I believe I will start by studing this doc.
design.ros2.org/articles/ros2_threat_model.html

thanks again !

I’m happy to discover this group !!!

Railway industry will use more and more robots in the future : autonomous trains and also maintenance robots. I “campaign” for a ROS usage for all those applications. But the certification is a major issue for railways…
Some safety requirements for our industry in Europe are described in 3 norms : EN 50128, EN 50129 and EN 50126.
Those norms correspond with different levels (software - 128, system - 129, specification and demonstration of RAMS*)

Is it already possible to compare the content of those documents (or may be first the EN 50128) with the decisions made for ROS2 ?

RAMS : Relaibility, Availability, Maintainability, Safety

Hi All,

I was looking for the some good discussion forum for functional safety with ROS in robotic applications.
I believe I have landed on the right place.

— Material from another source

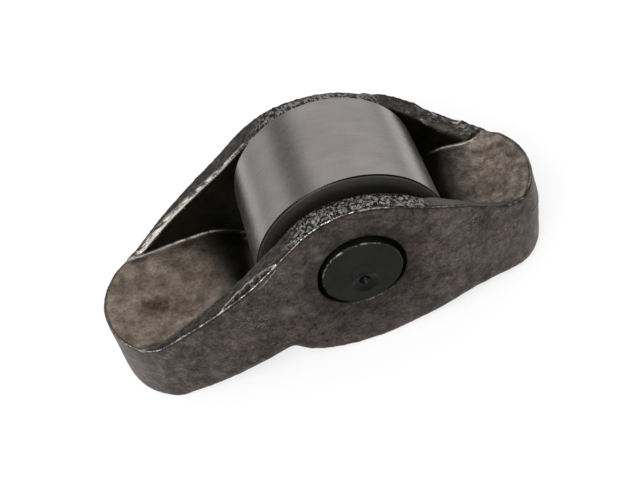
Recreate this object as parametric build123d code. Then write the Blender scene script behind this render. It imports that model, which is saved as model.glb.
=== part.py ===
from build123d import *
import math
import os

os.makedirs("parts", exist_ok=True)

# ---------------------------------------------------------------------------
# End-pivot roller rocker arm (finger follower), millimetres, +Z up.
# Origin: centre of the roller and its pin.  +X runs along the arm, from the
# pivot end (-X) to the valve end (+X).  +Y is along the roller pin.
# ---------------------------------------------------------------------------

# roller set
ROLLER_R = 11.1            # outside radius of the cam roller
ROLLER_HALF = 6.75         # half the roller's width
ROLLER_CHAMFER = 0.15
PIN_R = 4.60               # pin radius, also the press bore in the arm
PIN_HALF = 10.25           # half the pin's length, a little proud of the arm
PIN_CHAMFER = 0.15
NEEDLES = 17
NEEDLE_R = 1.00
NEEDLE_HALF = 6.55
NEEDLE_GAP = 0.02          # radial running clearance, inside and outside
NEEDLE_PITCH_R = PIN_R + NEEDLE_GAP + NEEDLE_R
ROLLER_BORE_R = NEEDLE_PITCH_R + NEEDLE_R + NEEDLE_GAP
DIMPLE_OFFSET = 1.60       # centre-drilled dimple in the pin's end faces
DIMPLE_R = 1.55
DIMPLE_DEPTH = 0.45

# forged arm
POCKET_R = 11.95           # roller pocket, concentric with the roller
POCKET_HALF = 7.05         # half the distance between the thrust faces
THRUST_R = 9.30            # round thrust face inside each wall
THRUST_FOOT_R = 10.30      # where its edge runs out into the wall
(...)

I am currently involved in a development of a mobile robot with a safety goal of PLd. I would like to to participate in the discussion and I have decent understanding of functional safety.

Hi LRJ,
EN 50128 is a standard based on EN 61508 and as far as I know, nothing in ROS 2 has been done to comply with 61508 or any other standard based off of it.

I haven’t had a chance to read it yet, but this white paper on “Safety first for automated driving” may have some relevant info.

I am just starting to parse that one. I’ll post a summary

I’ve parsed most of the document (sans the V+V part) and my take is that there is not a lot that could be derived for defining ROS Safety. This is a good document for groups building self driving cars on top of ROS like the Autoware group.

Do you mean IEC 61508 here?

Yes I mean , IEC 61508

I too excited to see some forum discussing “functional safety”.

@Amamory @xdaco - Is it good idea to form beginners/learners group, to explore
this space ?

Thanks
shamb0

For those interested in the next WG meeting, please see this post.

Well ISO 26262 is of course derived from IEC 61508 - there has been quite a bit of work on ISO26262.

There seems to be quite a bit of overlap between this and the real-time ROS group.